There is nothing particularly new about long connections compared to short connections, except that the socket structure takes longer to maintain. This is because an http long connection is more like a tcp long connection.
Another type of connection is a pipeline, or pipelined connection. What is this again? Actually, pipelined connections are a special form of long connections. We know that a long connection saves time to establish a connection, but for N consecutive requests, we still need to wait for the previous response to be received before we can send the next request, which is kind of like a sawtooth if you look at it in a timeline. Then we know that the network transfer time is very long, so if we need to initiate N requests and the client-to-server transfer time is t, then the total time is N * t * 2.

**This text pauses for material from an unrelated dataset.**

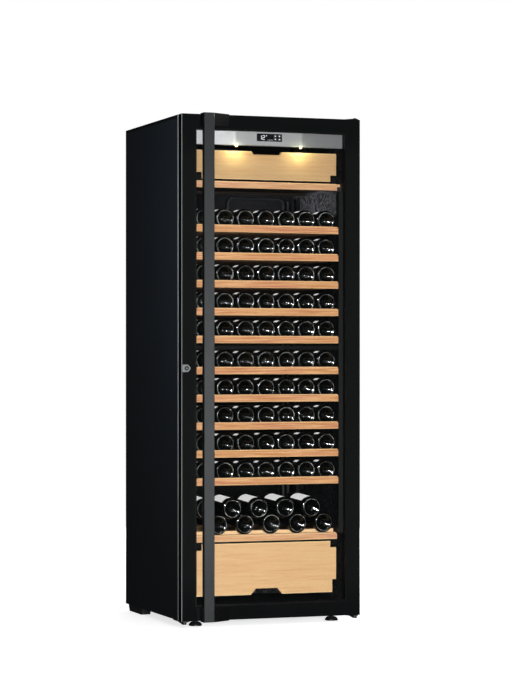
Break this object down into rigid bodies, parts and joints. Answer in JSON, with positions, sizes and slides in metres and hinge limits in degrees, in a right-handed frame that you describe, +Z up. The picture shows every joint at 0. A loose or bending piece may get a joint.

How can this time be shortened? Someone thought of a natural way to do this: could I just send the request without waiting for the previous response to come back? In the timeline diagram it’s like being in a pipe and sending requests all the time, and I don’t care about the state of the server.
The pipelined connection method does reduce the network transfer time, but it may also introduce new problems. Since the client doesn’t know when the server closes the connection, it’s possible that the requests in the pipe are partially processed by the server and then closed. But the client doesn’t know what the server handled? The client has the option of re-establishing the connection and retransmitting the request. If the requests are all for static data, that’s fine, but if they are for dynamic post data, such as an order data, then unfortunately the server has already processed the data and will process it again with a new copy. This is a far cry from the actual intent of the user.
For this reason, pipelined connections are best not used lightly.